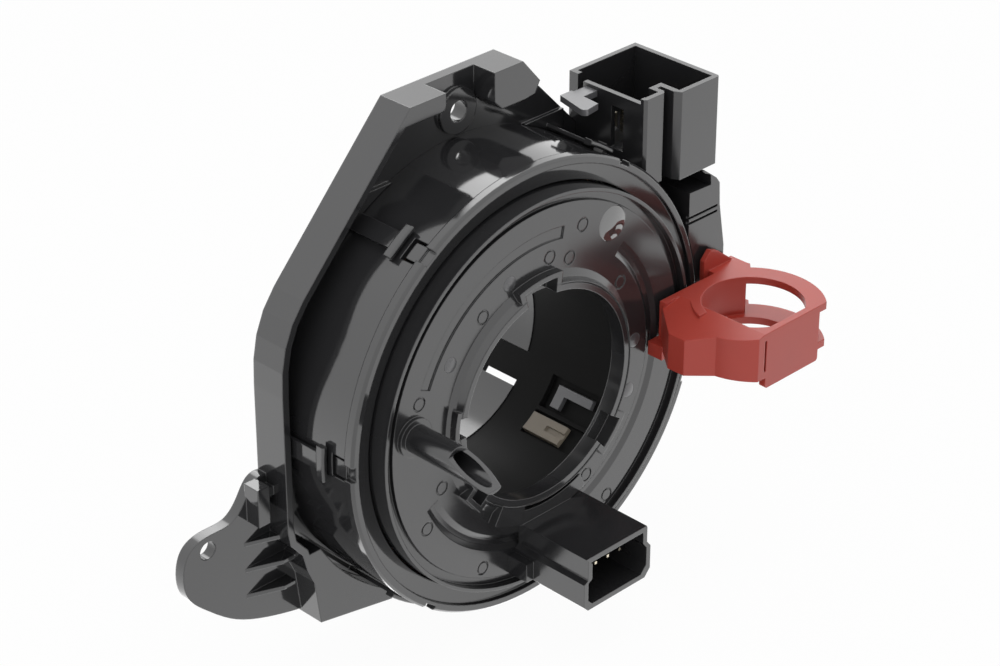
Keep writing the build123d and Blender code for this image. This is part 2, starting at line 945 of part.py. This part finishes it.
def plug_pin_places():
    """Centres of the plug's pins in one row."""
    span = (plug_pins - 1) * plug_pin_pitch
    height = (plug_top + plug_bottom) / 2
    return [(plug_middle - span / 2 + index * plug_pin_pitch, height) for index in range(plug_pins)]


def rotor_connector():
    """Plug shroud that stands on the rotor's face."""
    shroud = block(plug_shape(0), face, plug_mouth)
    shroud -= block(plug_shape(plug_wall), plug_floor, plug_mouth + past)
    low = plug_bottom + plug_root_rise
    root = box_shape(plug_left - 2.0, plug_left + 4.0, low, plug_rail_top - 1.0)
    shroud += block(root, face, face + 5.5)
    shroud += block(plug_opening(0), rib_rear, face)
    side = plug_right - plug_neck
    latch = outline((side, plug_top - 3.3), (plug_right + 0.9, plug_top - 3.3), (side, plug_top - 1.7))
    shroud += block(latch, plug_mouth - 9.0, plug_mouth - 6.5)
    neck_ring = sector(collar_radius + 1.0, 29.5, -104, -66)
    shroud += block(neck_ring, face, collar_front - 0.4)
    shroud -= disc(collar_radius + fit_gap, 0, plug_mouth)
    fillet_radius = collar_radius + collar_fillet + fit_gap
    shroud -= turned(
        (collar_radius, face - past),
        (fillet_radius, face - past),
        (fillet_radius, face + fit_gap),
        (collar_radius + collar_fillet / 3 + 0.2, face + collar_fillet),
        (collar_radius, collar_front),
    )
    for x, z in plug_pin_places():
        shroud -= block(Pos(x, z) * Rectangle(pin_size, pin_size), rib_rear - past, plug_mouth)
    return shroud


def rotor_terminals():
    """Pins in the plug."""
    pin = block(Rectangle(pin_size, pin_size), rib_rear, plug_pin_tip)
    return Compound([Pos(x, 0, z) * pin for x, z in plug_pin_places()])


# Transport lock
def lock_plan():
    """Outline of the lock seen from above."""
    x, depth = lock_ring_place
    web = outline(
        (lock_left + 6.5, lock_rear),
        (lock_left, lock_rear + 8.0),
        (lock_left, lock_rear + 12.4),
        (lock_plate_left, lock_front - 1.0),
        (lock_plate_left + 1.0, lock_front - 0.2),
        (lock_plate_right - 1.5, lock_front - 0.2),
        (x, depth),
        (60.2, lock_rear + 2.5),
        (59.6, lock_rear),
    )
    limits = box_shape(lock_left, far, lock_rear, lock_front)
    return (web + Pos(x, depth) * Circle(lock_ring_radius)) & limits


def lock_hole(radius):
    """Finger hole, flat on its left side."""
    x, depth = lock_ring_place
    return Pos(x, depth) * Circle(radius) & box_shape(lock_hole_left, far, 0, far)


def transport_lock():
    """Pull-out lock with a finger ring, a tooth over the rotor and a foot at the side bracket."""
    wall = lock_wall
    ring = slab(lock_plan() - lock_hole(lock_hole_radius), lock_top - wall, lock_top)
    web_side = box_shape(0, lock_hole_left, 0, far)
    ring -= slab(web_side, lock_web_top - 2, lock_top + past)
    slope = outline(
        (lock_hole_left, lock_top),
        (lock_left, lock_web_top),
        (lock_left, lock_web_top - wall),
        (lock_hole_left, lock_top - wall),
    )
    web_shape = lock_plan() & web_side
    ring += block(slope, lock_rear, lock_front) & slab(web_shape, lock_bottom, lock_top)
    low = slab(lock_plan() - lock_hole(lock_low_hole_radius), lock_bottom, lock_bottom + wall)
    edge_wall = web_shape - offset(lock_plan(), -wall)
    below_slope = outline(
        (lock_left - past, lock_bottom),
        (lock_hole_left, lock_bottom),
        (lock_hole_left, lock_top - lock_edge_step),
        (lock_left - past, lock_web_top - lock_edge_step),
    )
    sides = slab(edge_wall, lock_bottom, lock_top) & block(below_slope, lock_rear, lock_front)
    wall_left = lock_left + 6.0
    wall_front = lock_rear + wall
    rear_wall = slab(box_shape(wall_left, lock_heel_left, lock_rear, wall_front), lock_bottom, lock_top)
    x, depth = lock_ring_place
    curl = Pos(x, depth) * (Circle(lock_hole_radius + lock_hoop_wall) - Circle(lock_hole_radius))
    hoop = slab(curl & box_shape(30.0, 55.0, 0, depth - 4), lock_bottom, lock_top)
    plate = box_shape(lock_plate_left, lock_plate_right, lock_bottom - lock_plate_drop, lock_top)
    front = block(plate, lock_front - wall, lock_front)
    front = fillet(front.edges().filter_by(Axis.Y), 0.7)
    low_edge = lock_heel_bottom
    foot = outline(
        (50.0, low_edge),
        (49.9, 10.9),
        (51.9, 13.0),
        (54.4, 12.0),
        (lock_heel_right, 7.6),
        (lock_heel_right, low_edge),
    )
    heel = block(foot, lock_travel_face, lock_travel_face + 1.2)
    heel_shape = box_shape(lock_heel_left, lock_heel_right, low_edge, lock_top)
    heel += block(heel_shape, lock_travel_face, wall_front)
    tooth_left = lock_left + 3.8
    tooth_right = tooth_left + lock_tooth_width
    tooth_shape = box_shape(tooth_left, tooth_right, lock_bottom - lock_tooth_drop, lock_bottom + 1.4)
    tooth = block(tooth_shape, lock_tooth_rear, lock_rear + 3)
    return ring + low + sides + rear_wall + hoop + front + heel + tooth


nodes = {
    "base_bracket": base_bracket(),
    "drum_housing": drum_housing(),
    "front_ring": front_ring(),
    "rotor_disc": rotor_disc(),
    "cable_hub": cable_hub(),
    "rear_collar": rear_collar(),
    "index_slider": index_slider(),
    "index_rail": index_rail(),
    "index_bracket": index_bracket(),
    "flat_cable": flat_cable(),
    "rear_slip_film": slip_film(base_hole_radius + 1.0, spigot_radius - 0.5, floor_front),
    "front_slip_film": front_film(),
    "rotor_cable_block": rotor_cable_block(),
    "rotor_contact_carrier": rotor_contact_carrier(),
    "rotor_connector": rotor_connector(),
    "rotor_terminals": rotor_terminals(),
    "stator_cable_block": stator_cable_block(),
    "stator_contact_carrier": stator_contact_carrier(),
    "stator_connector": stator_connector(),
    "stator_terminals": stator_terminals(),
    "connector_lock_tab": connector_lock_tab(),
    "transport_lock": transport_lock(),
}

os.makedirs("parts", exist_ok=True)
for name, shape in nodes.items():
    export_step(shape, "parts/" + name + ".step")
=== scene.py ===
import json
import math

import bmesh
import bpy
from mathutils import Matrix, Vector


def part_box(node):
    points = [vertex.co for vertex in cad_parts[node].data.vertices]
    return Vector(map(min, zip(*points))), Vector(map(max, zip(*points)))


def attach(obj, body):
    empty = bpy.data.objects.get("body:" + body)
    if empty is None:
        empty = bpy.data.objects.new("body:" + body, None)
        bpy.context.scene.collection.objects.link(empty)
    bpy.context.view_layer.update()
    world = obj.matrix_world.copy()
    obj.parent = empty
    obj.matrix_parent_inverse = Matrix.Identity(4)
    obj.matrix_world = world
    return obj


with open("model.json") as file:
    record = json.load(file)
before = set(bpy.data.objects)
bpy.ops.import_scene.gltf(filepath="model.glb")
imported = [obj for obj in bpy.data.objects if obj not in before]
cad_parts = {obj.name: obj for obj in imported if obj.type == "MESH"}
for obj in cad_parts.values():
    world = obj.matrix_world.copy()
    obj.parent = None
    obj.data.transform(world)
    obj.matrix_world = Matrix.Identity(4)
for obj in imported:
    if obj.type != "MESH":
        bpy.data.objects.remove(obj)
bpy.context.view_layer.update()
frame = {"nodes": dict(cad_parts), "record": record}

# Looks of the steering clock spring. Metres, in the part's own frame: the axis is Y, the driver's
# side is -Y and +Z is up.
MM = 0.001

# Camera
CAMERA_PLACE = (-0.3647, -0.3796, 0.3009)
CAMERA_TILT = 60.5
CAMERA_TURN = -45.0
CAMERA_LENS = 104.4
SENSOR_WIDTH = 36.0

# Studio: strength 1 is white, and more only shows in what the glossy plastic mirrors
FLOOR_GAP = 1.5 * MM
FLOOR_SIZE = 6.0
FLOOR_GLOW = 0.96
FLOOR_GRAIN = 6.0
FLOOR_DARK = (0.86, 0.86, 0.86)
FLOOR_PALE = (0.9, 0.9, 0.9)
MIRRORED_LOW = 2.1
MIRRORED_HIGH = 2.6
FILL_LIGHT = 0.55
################
* [THE REQUEST]: Nothing but the lines from the one with "return ring +" through the one with "in imported if" should be retyped; include both and keep them exact.

* [PROBLEM SOLUTION]:
    return ring + low + sides + rear_wall + hoop + front + heel + tooth


nodes = {
    "base_bracket": base_bracket(),
    "drum_housing": drum_housing(),
    "front_ring": front_ring(),
    "rotor_disc": rotor_disc(),
    "cable_hub": cable_hub(),
    "rear_collar": rear_collar(),
    "index_slider": index_slider(),
    "index_rail": index_rail(),
    "index_bracket": index_bracket(),
    "flat_cable": flat_cable(),
    "rear_slip_film": slip_film(base_hole_radius + 1.0, spigot_radius - 0.5, floor_front),
    "front_slip_film": front_film(),
    "rotor_cable_block": rotor_cable_block(),
    "rotor_contact_carrier": rotor_contact_carrier(),
    "rotor_connector": rotor_connector(),
    "rotor_terminals": rotor_terminals(),
    "stator_cable_block": stator_cable_block(),
    "stator_contact_carrier": stator_contact_carrier(),
    "stator_connector": stator_connector(),
    "stator_terminals": stator_terminals(),
    "connector_lock_tab": connector_lock_tab(),
    "transport_lock": transport_lock(),
}

os.makedirs("parts", exist_ok=True)
for name, shape in nodes.items():
    export_step(shape, "parts/" + name + ".step")
=== scene.py ===
import json
import math

import bmesh
import bpy
from mathutils import Matrix, Vector


def part_box(node):
    points = [vertex.co for vertex in cad_parts[node].data.vertices]
    return Vector(map(min, zip(*points))), Vector(map(max, zip(*points)))


def attach(obj, body):
    empty = bpy.data.objects.get("body:" + body)
    if empty is None:
        empty = bpy.data.objects.new("body:" + body, None)
        bpy.context.scene.collection.objects.link(empty)
    bpy.context.view_layer.update()
    world = obj.matrix_world.copy()
    obj.parent = empty
    obj.matrix_parent_inverse = Matrix.Identity(4)
    obj.matrix_world = world
    return obj


with open("model.json") as file:
    record = json.load(file)
before = set(bpy.data.objects)
bpy.ops.import_scene.gltf(filepath="model.glb")
imported = [obj for obj in bpy.data.objects if obj not in before]
cad_parts = {obj.name: obj for obj in imported if obj.type == "MESH"}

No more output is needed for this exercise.